One benefit of the access holes is that they allow Goebel to produce the parts he needs with much less filament. While before he used half a spool of filament for one large part, he can now print 4 or 5 parts with a single spool.
PLA Filament is Used for the 3D Printed Coral
One important reason Goebel chose PLA is because it is a bioplastic, making it a sustainable resource. Since his project aimed at changing people’s perceptions about coral ecology and marine life, having an environmentally-friendly 3D printing material was important. PLA is also a commonly-used, easy to print, and affordable 3D printing material. This gave Goebel the flexibility to fine-tune his structural design in a cost-effective manner during his initial printing run.

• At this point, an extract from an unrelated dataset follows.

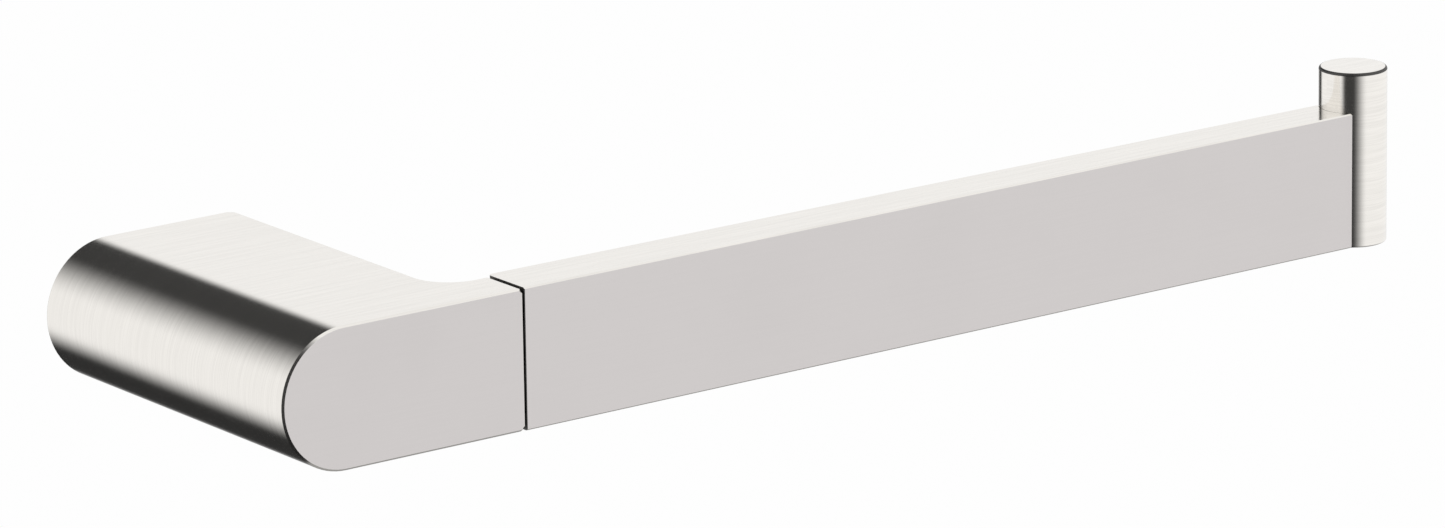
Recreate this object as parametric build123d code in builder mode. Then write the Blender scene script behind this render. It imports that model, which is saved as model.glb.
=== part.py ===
from build123d import *
import os

os.makedirs("parts", exist_ok=True)

# A wall-mounted toilet paper holder: a D-shaped post with a short arm stub, a flat bar that
# the roll hangs on, and an upright pin at the bar's free end that keeps the roll in place.
# Millimetres. X runs along the bar, Y into the wall and Z up. The wall is the plane Y = 0,
# and the origin is the middle of the post's wall face.

# ---- Driving dimensions ----
height = 20.0                # post and bar, top to bottom
post_width = 30.7            # along the wall
post_depth = 58.1            # wall to front face
stub_length = 8.25           # how far the arm stub runs past the post's side
stub_thickness = 7.5
inside_corner = 6.0          # radius between the post's side and the stub
seam_gap = 0.3               # shadow gap between stub and bar
bar_length = 146.0           # shadow gap to the pin
bar_thick = 8.6              # at the seam
bar_thin = 7.0               # at the pin
pin_diameter = 9.9
pin_height = 25.9
wall = 3.0                   # of the hollow post
pocket_depth = 45.5
edge_round = 0.35            # outline of the front faces
wall_corner = 1.0            # corner at the wall on the stub's side
stub_corner = 0.7            # top and bottom corners of the stub's end
bar_corner = 0.8             # back corner of the bar at the seam
pin_side_corner = 1.6        # back corner of the bar at the pin
pin_offset = 2.9             # bar's end to the pin's axis
pin_setback = 0.25           # pin's axis behind the middle of the bar's end
pin_top_edge = 0.4
pin_bottom_edge = 0.25
fit_gap = 0.05               # between pieces that slide together

# ---- Places worked out from them ----
half_height = height / 2
post_left = -post_width / 2
post_right = post_width / 2
round_x = post_left + half_height            # centre line of the post's round side
front = -post_depth
stub_end_x = post_right + stub_length
bar_start = stub_end_x + seam_gap
bar_end = bar_start + bar_length
pin_radius = pin_diameter / 2
pin_x = bar_end + pin_offset
pin_y = front + bar_thin / 2 + pin_setback
pocket_floor = -pocket_depth
tenon_y = front + stub_thickness / 2         # middle of the bar's tenon

# ---- Joint between post and bar ----
tenon_thickness = 4.0
tenon_height = 12.0
tenon_length = 27.5
mortise_end_gap = 1.0
land_thickness = 5.6                         # raised land round the tenon, in the shadow gap
land_height = 17.0
arm_screw_places = {"left_arm_screw": 0.0, "right_arm_screw": 8.0}

# ---- Joint between bar and pin ----
tongue_thickness = 3.0
tongue_height = 13.0
tongue_reach = 1.5                           # past the pin's axis
tongue_root = 3.0                            # inside the bar

# ---- Wall bracket ----
bracket_gap = 0.25                           # between bracket and post, all round
bracket_depth = 9.0
bracket_edge = 0.5
wall_screw_spacing = 13.0
wall_screw_hole = 4.4
wall_screw_head = 8.4
lock_groove_y = -4.6                         # the lock screw's groove, from the wall
lock_groove_width = 5.4
lock_groove_depth = 2.2

# ---- Metric screws: diameter, hexagon across flats ----
m5, m5_key = 5.0, 2.5
m4, m4_grub_key = 4.0, 2.0
m4_head, m4_head_key = 7.0, 3.0
m4_clearance = 4.5
bracket_screw_length = 5.0
arm_screw_length = 10.0
pin_screw_length = 3.0


def d_profile(inset):
    """Draw the post's section, half round on the left, moved inwards by the inset."""
    radius = half_height - inset
    flat = post_right - inset - round_x
    with Locations((round_x, 0)):
        Circle(radius)
        Rectangle(flat, 2 * radius, align=(Align.MIN, Align.CENTER))


def grub_screw(drive_end, diameter, key, length):
    """A headless screw that runs back from its drive end, with a coned point."""
    with BuildPart() as screw:
        with BuildSketch(drive_end):
            Circle(diameter / 2)
        extrude(amount=-length)
        ends = screw.edges().filter_by(GeomType.CIRCLE).sort_by_distance(drive_end.origin)
        chamfer(ends[-1], diameter / 4)
        ends = screw.edges().filter_by(GeomType.CIRCLE).sort_by_distance(drive_end.origin)
        chamfer(ends[0], diameter / 12)
        with BuildSketch(drive_end):
            RegularPolygon(key / 2, 6, major_radius=False)
        extrude(amount=-length / 2, mode=Mode.SUBTRACT)
    return screw


def cap_screw(head_seat, diameter, head, key, length):
    """A socket head screw: its head stands on the seat and its shank runs back from it."""
    with BuildPart() as screw:
        with BuildSketch(head_seat):
            Circle(head / 2)
        extrude(amount=diameter)
        top = screw.faces().filter_by(GeomType.PLANE).sort_by_distance(
            head_seat.origin + head_seat.z_dir * 2 * diameter)[0]
        chamfer(top.edges(), diameter / 10)
        with BuildSketch(head_seat.offset(diameter)):
            RegularPolygon(key / 2, 6, major_radius=False)
        extrude(amount=-diameter / 2, mode=Mode.SUBTRACT)
        with BuildSketch(head_seat):
            Circle(diameter / 2)
        extrude(amount=-length)
    return screw


# ---- Post: cast body, hollow at the back, with the arm stub and the tenon's mortise ----
with BuildPart() as post:
    with BuildSketch(Plane.XZ):
        d_profile(0)
    extrude(amount=post_depth)
    with BuildSketch(Plane.XZ.offset(post_depth)):
        with Locations((round_x, 0)):
            Rectangle(stub_end_x - round_x, height, align=(Align.MIN, Align.CENTER))
    extrude(amount=-stub_thickness)
    upright = post.edges().filter_by(Axis.Z)
    inside = upright.sort_by_distance((post_right, front + stub_thickness, 0))[0]
    fillet(inside, inside_corner)
    at_wall = post.edges().filter_by(Axis.Z).sort_by_distance((post_right, 0, 0))[0]
    fillet(at_wall, wall_corner)
    stub_end = post.faces().sort_by(Axis.X)[-1]
    fillet(stub_end.edges().filter_by(Axis.Y), stub_corner)
    front_face = post.faces().filter_by(Axis.Y).sort_by(Axis.Y)[0]
    fillet(front_face.edges(), edge_round)
    # hollow
    with BuildSketch(Plane.XZ):
        d_profile(wall)
    extrude(amount=pocket_depth, mode=Mode.SUBTRACT)
    # mortise for the bar's tenon
    with BuildSketch(Plane.YZ.offset(stub_end_x)):
        with Locations((tenon_y, 0)):
            Rectangle(tenon_thickness + 2 * fit_gap, tenon_height + 2 * fit_gap)
    extrude(amount=-tenon_length - mortise_end_gap, mode=Mode.SUBTRACT)
    # clearance holes for the arm screws, from the pocket's floor into the mortise
    with BuildSketch(Plane.XZ.offset(pocket_depth)):
        with Locations(*[(x, 0) for x in arm_screw_places.values()]):
            Circle(m4_clearance / 2)
    extrude(amount=pocket_floor - tenon_y, mode=Mode.SUBTRACT)
    # hole for the lock screw, in the underside
    with BuildSketch(Plane.XY.offset(-half_height)):
        with Locations((0, lock_groove_y)):
            Circle(m5 / 2 + fit_gap)
    extrude(amount=wall + bracket_gap, mode=Mode.SUBTRACT)

post.part.label = "post"
export_step(post.part, "parts/post.step")

# ---- Wall bracket: block inside the post, with two screws into the wall ----
with BuildPart() as wall_bracket:
    with BuildSketch(Plane.XZ):
        d_profile(wall + bracket_gap)
    extrude(amount=bracket_depth)
    bracket_front = wall_bracket.faces().sort_by(Axis.Y)[0]
    chamfer(bracket_front.edges(), bracket_edge)
    with Locations(Plane.XZ.offset(bracket_depth)):
        with GridLocations(wall_screw_spacing, 0, 2, 1):
            CounterSinkHole(wall_screw_hole / 2, wall_screw_head / 2)
    # groove that the lock screw's point presses on
    groove_floor = -half_height + wall + bracket_gap + lock_groove_depth
    with BuildSketch(Plane.XY.offset(groove_floor)):
        with Locations((0, lock_groove_y)):
            Rectangle(post_width, lock_groove_width)
    extrude(amount=-2 * lock_groove_depth, mode=Mode.SUBTRACT)

wall_bracket.part.label = "wall_bracket"
export_step(wall_bracket.part, "parts/wall_bracket.step")

# ---- Lock screw: up through the post's underside into the bracket's groove ----
lock_screw_end = groove_floor - bracket_screw_length
lock_screw_plane = Plane((0, lock_groove_y, lock_screw_end), z_dir=(0, 0, -1))
bracket_lock_screw = grub_screw(lock_screw_plane, m5, m5_key, bracket_screw_length)

bracket_lock_screw.part.label = "bracket_lock_screw"
export_step(bracket_lock_screw.part, "parts/bracket_lock_screw.step")

# ---- Bar: flat, a little thinner towards the pin, with a tenon and a tongue ----
with BuildPart() as arm_bar:
    with BuildSketch(Plane.XY.offset(-half_height)):
        with BuildLine():
            Polyline(
                (bar_start, front),
                (bar_end, front),
                (bar_end, front + bar_thin),
                (bar_start, front + bar_thick),
                close=True,
            )
        make_face()
    extrude(amount=height)
    upright = arm_bar.edges().filter_by(Axis.Z)
    fillet(upright.sort_by_distance((bar_end, front + bar_thin, 0))[0], pin_side_corner)
    fillet(upright.sort_by_distance((bar_start, front + bar_thick, 0))[0], bar_corner)
    front_face = arm_bar.faces().filter_by(Axis.Y).sort_by(Axis.Y)[0]
    fillet(front_face.edges(), edge_round)
    # hollow end that sits round the pin
    with BuildSketch(Plane.XY.offset(-height)):
        with Locations((pin_x, pin_y)):
            Circle(pin_radius + fit_gap)
    extrude(amount=2 * height, mode=Mode.SUBTRACT)
    # land that stands against the stub, then the tenon with a threaded hole for each arm screw
    with BuildSketch(Plane.YZ.offset(bar_start)):
        with Locations((tenon_y, 0)):
            Rectangle(land_thickness, land_height)
    extrude(amount=-seam_gap)
    with BuildSketch(Plane.YZ.offset(stub_end_x)):
        with Locations((tenon_y, 0)):
            Rectangle(tenon_thickness, tenon_height)
    extrude(amount=-tenon_length)
    with BuildSketch(Plane.XZ.offset(-tenon_y - tenon_thickness)):
        with Locations(*[(x, 0) for x in arm_screw_places.values()]):
            Circle(m4 / 2 + fit_gap)
    extrude(amount=2 * tenon_thickness, mode=Mode.SUBTRACT)
    # tongue
    with BuildSketch(Plane.YZ.offset(bar_end - tongue_root)):
        with Locations((pin_y, 0)):
            Rectangle(tongue_thickness, tongue_height)
    extrude(amount=tongue_root + pin_offset + tongue_reach)

arm_bar.part.label = "arm_bar"
export_step(arm_bar.part, "parts/arm_bar.step")

# ---- Arm screws: from the pocket's floor through the web into the tenon ----
for name, x in arm_screw_places.items():
    head_seat = Plane((x, pocket_floor, 0), x_dir=(1, 0, 0), z_dir=(0, 1, 0))
    arm_screw = cap_screw(head_seat, m4, m4_head, m4_head_key, arm_screw_length)
    arm_screw.part.label = name
    export_step(arm_screw.part, f"parts/{name}.step")

# ---- End pin: round, flush with the bar below and standing above it ----
with BuildPart() as end_pin:
    with BuildSketch(Plane.XY.offset(-half_height)):
        with Locations((pin_x, pin_y)):
            Circle(pin_radius)
    extrude(amount=pin_height)
    rims = end_pin.edges().filter_by(GeomType.CIRCLE).sort_by(Axis.Z)
    fillet(rims[-1], pin_top_edge)
    fillet(rims[0], pin_bottom_edge)
    # slot for the bar's tongue
    with BuildSketch(Plane.YZ.offset(pin_x - pin_radius)):
        with Locations((pin_y, 0)):
            Rectangle(tongue_thickness + 2 * fit_gap, tongue_height + 2 * fit_gap)
    extrude(amount=pin_radius + tongue_reach + fit_gap, mode=Mode.SUBTRACT)
    # threaded hole for the lock screw, from below up to the slot
    with BuildSketch(Plane.XY.offset(-half_height)):
        with Locations((pin_x, pin_y)):
            Circle(m4 / 2 + fit_gap)
    extrude(amount=half_height - tongue_height / 2, mode=Mode.SUBTRACT)

end_pin.part.label = "end_pin"
export_step(end_pin.part, "parts/end_pin.step")

# ---- Pin lock screw: from below, against the tongue ----
pin_screw_end = -tongue_height / 2 - pin_screw_length
pin_screw_plane = Plane((pin_x, pin_y, pin_screw_end), z_dir=(0, 0, -1))
pin_lock_screw = grub_screw(pin_screw_plane, m4, m4_grub_key, pin_screw_length)

pin_lock_screw.part.label = "pin_lock_screw"
export_step(pin_lock_screw.part, "parts/pin_lock_screw.step")
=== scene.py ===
import bpy
import bmesh
import math
from mathutils import Matrix, Vector


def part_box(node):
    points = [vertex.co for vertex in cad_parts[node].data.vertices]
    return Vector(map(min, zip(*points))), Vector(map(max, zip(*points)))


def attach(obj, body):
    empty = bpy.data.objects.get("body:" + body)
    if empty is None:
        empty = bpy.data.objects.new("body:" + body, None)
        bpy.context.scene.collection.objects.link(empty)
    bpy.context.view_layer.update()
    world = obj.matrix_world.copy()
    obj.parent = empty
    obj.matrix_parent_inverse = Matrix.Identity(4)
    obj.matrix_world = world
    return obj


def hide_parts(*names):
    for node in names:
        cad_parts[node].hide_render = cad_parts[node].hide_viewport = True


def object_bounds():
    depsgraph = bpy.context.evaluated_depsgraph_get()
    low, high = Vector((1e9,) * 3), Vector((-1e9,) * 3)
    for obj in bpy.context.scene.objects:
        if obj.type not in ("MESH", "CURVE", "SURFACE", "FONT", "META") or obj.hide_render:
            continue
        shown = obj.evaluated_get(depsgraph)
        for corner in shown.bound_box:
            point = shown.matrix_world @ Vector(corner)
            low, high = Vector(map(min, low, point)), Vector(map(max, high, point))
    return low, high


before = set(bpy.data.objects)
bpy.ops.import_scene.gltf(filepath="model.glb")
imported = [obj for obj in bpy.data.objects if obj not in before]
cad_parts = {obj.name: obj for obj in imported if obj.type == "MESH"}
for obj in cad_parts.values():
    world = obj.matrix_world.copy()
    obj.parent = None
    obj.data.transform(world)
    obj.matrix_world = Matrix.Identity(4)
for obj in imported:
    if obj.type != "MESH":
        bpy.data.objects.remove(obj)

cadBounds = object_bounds()
mm = 0.001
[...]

Goebel Used the Pro2 Plus Large Format 3D Printer
The whole process of Goebel’s project was to print coral that was, as mentioned, larger than life. His 3D printed coral parts are bigger than him. Therefore, he required a 3D printer that could efficiently produce parts at the size he needed. The Pro2 Plus is a large format printer capable of reliably producing high-quality prints with the dimensions Goebel needed. This made the Pro2 Plus the best large format 3D printer within Goebel’s price range.
What is the Process of Installing this Model into its Final Presentation?
“I’ve got 72 pieces behind me, and I think I got 125 to 200 pieces. I still have some ways to go” Goebel stated. The actual assembly process for the final installation will resemble what he is doing now: slicing the model and bolting it together with a quarter-inch zinc steel bolt. All the access holes will allow him to reach inside to bolt the pieces together.
However, to take his 3D printed coral a step further, he envisions taking this current model and individually painting the pieces prior to assembly, followed by performing touch-ups after it is fully put together. He would also like to add texture to make it look like a healthy coral, which, in nature, can be quite colorful and beautiful.
Where Would the Final Home be for this Coral Model?
“The library” Goebel answered emphatically. He explained that in the library people will be able to interact with and get good visibility of this 3D printed model. “We hang up quite a few exhibitions in the library, so we get a lot of foot traffic” he explained.
Goebel is excited to set up in the library and get his project in front of more eyes.